Die Austattung ist sehr gut im Preisleistungsverhältnis und gefällt mir auch.

Vielen Dank


----------



## stadler5 (5. Januar 2012)

schaue mal bei Hawkforce vorbei, dort ist auch der Service Einsamme spitze


----------



## Cinnayum (5. Januar 2012)

Die Grafikkarten sind nicht ganz vergleichbar:

NV GTX485M und GTX580M sind etwa eine untertaktete GTX 560 Ti (384 Shader), wobei die GTX580M den neueren GF114 Chip benutzt und die GTX485M den GF104. Die Karten sollten nur etwa 10% auseinander liegen in der Leistung. (Die GTX580 kostet aber saftigen 320 Euro Aufpreis!)

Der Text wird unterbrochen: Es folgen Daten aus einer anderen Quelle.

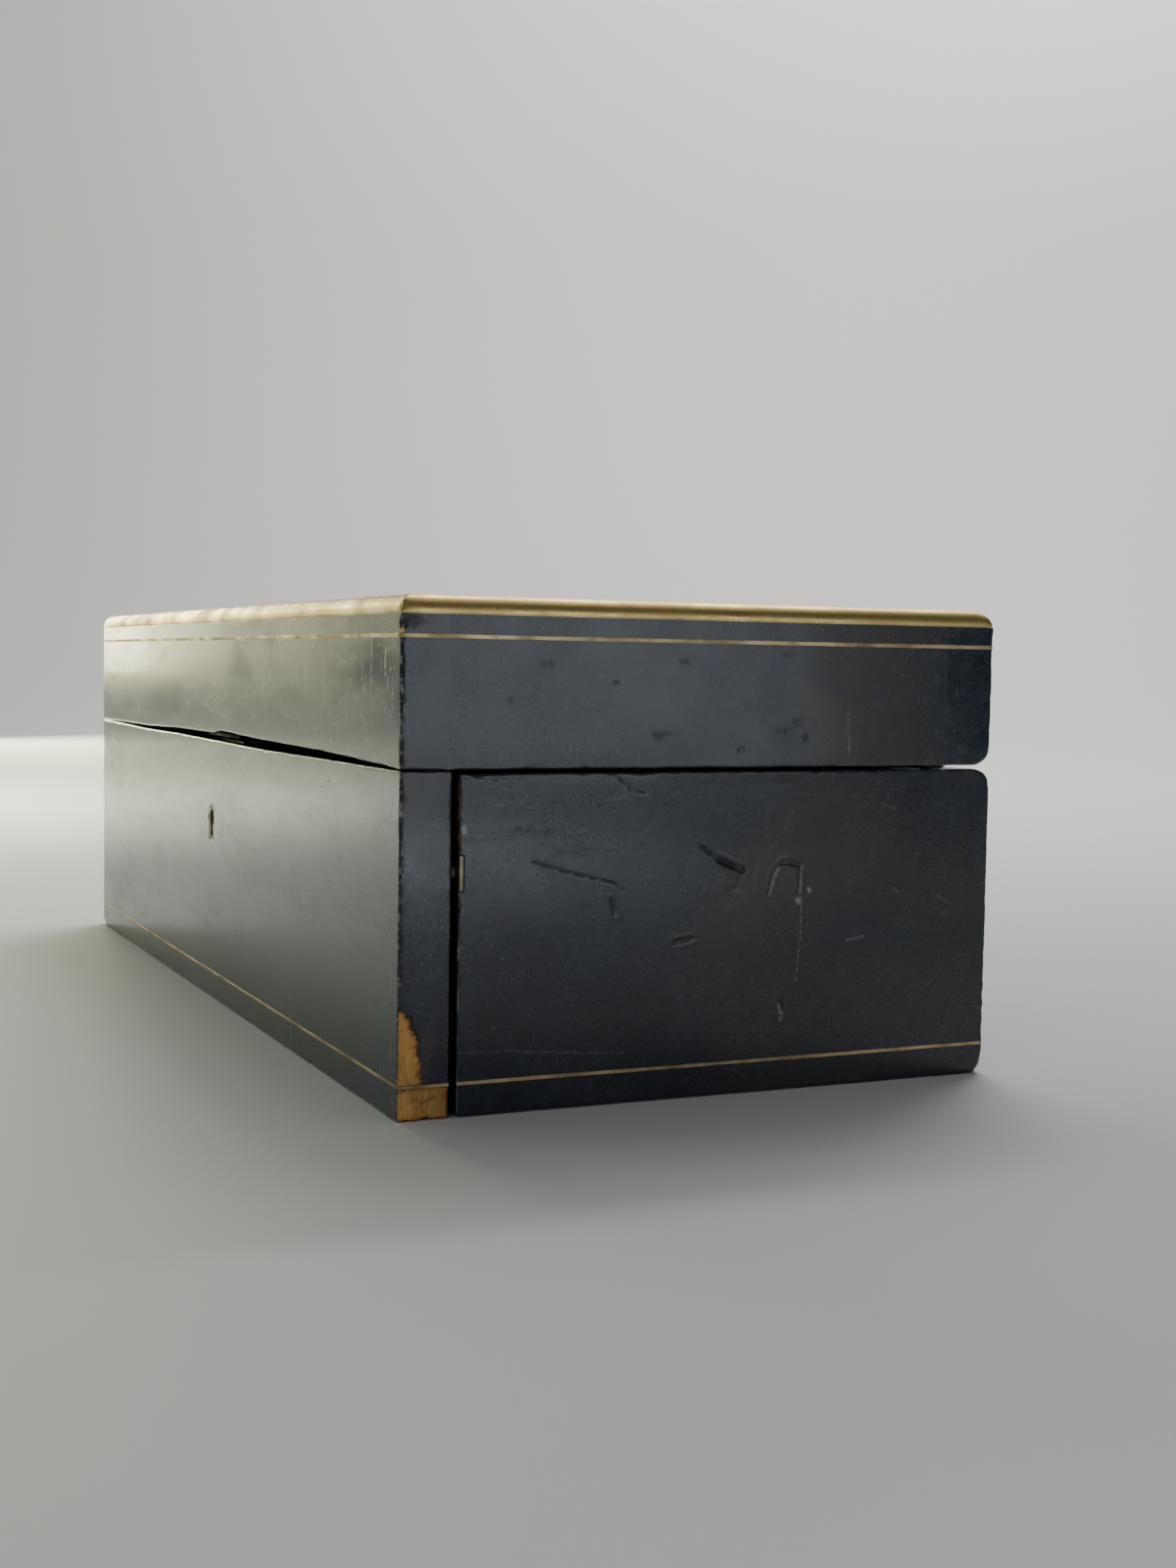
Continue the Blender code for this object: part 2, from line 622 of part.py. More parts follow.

die AMD HD6990 ist etwa eine untertaktete HD 6870 und dürfte ein gutes Stück weniger Leistung haben.

Ich persönlich halte Nvidia Optimus zum Strom sparen für unverzichtbar. Das kann jedoch anders sein, wenn du eh weisst, dass immer eine Steckdose in der Nähe sein wird.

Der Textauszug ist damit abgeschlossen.